3. This coverage shall continue (even if the coverage that applies to the described location expires after the date of loss) until the repair and/or replacement of the damaged portion of the insured dwelling is complet *46 ed, or after owner has permanently relocated.
4. Our limit of liability for this coverage is a maximum of $1,000 for each flood loss or occurrence.

The second section, which appears in the “General Conditions” area of the Policy, states:

A. Insurable Interest and Limit of Liability
This policy provides indirect coverage to owner’s insurable interest in the insured property which has been pledged as security for a loan you have made to the owner. Regardless of the insurable interests of the owner or any other person or persons in the insured property, you are our sole insured under this policy. Even if more than one person has an insurable interest in the insured property, we shall not be liable for more than the amount of insurance you requested for each specific described location.

The third section, which appears in the “Lender-Placed Flood Insurance Deductible Buy-Back Coverage Endorsement” area of the policy, provides:

A. CONDITIONS
1. Insurable Interest. Regardless of the insurable interest of Owner or any other person or persons in the insured property, you are our sole insured under this policy and any benefits payable under this Endorsement will be made directly to you, for the account of the owner.

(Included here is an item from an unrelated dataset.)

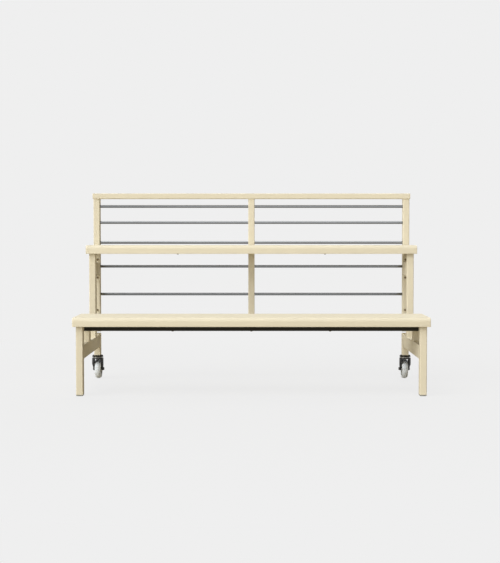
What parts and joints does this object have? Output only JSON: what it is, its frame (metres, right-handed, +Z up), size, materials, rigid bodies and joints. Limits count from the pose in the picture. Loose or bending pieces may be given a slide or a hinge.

The Property sustained damage as a result of Hurricane Katrina and its aftermath. At the time, the Williamses’ mortgage principal balance was $142,617.80. Homecomings submitted a flood damage claim to Lloyd’s, and after an investigation by an independent adjuster, Lloyd’s issued payment to Homecomings in the amount of $57,244.20. The Williamses allegedly submitted insurance claims to Fidelity and Lloyd’s and were given loss estimates that were less than the true value of the damage to their home.

The Williamses sued both Fidelity and Lloyd’s, seeking, inter alia, recovery from Lloyd’s for flood damage under the Policy. 1 Lloyd’s filed a Rule 12(b)(1) motion to dismiss for lack of standing (the “Motion”). The Williamses failed to raise the “Temporary Housing Expense” section before the district court. The district court granted the Motion and dismissed Lloyd’s from the case. The Williamses timely appealed.

II. JURISDICTION AND STANDARD OF REVIEW

This Court has jurisdiction over the district court’s final judgment under 28 U.S.C. § 1291. This Court reviews de novo a district court’s Rule 12(b)(1) dismissal for lack of standing. Cornerstone Christian Sch. v. Univ. Interscholastic League, 563 F.3d 127, 133 (5th Cir.2009). A motion to dismiss under Rule 12(b)(1) “should be granted only if it appears certain that the plaintiff cannot prove any set of facts in support of his claim that would entitle him to relief.” Home Builders Ass’n of Miss., Inc. v. City of Madison, 143 F.3d 1006, 1010 (5th Cir.1998). This Court “must accept as true all material allegations of the complaint, and must construe the complaint in favor of the complaining party.” Warth v.